Between 1976 and 1982, Pruden worked on a novel, a satire for which he could not find a publisher. In 1982, he joined the Washington Times, four months after the paper began, as chief political correspondent.  He became assistant managing editor in 1983, managing editor in 1985, and editor-in-chief in 1992. He retired in January 2008, and became editor-in-chief-emeritus. He continued to write a twice-weekly column on politics and national affairs for The Times.

Pruden is known for his coverage of President Ronald Reagan about whom he wrote:

"When Ronald Reagan speaks, the people never hear the politician saying, 'blah blah blah.' They hear a man who talks like they do, saying things that sound like common sense. Such is the essence of the 'Reagan mystique,' the aura of power that has carried the nation along with the man who is arguably the most effective president since Franklin D. Roosevelt."

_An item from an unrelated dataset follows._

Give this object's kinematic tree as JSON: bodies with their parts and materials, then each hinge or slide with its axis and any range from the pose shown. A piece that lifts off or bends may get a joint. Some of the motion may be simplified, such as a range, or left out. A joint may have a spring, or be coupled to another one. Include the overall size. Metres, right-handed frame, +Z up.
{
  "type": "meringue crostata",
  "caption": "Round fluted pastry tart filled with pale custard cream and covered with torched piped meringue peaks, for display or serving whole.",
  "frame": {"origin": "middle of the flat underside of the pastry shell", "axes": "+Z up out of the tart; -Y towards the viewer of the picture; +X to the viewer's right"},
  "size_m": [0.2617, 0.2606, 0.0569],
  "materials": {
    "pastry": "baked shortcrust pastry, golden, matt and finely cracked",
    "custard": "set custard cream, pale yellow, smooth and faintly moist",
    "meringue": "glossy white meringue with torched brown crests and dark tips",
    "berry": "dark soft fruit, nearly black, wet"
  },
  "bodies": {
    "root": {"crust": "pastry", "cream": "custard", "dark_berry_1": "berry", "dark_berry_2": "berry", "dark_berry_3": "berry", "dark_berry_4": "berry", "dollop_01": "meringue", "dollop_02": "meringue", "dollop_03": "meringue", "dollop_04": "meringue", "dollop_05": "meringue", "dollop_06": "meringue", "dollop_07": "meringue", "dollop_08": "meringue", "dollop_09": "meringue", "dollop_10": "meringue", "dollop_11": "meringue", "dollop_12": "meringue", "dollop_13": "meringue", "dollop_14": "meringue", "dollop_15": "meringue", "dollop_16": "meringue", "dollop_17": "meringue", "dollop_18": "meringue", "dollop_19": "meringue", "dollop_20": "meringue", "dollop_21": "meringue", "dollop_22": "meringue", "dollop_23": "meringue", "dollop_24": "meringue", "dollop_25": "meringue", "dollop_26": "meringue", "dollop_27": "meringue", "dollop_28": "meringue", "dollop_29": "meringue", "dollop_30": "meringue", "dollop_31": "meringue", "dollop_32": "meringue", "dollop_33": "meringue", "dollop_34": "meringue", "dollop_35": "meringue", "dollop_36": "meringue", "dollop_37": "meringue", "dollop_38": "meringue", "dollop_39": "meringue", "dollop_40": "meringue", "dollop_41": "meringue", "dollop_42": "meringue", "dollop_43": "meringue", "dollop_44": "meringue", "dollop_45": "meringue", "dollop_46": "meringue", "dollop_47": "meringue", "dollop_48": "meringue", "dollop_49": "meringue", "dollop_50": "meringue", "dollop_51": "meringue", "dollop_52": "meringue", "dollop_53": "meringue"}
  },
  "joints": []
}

In 1991, he won the H.L. Mencken Prize for excellence in writing and commentary.

Under Pruden's editorship, every Saturday The Washington Times ran a full page of stories on the American Civil War, the only daily newspaper in the United States to do so.  Pruden called it "probably our single most popular feature", and noted that "There are more books published on the Civil War than on any other American topic."  Pruden said that "the Civil War page has just as many stories about glorifying the Union as it does the Confederacy." Soon after Pruden retired as editor-in-chief, the Times announced that the Civil War page would be expanded to include coverage of all America's wars and would be renamed "America at War."

Controversies 

Pruden's retirement from his position as Editor-in-Chief of The Washington Times in 2008 was widely seen as involuntary. The Columbia Journalism Review describes him as having been "pushed out amid allegations that he allowed racism to fester in the newsroom."

On November 17, 2009, Pruden published an opinion piece in The Washington Times titled "Obama bows, the nation cringes," where he set forth his thoughts on what he considered President Obama's breaches of etiquette committed on his tour of Asia, such as bowing to Emperor Akihito of Japan. In the article, he expressed the opinion that since President Obama was "sired by a Kenyan father, born to a mother attracted to men of the Third World and reared by grandparents in Hawaii," he "has no natural instinct or blood impulse for what [America] is about." A number of commentators criticized the column as racist.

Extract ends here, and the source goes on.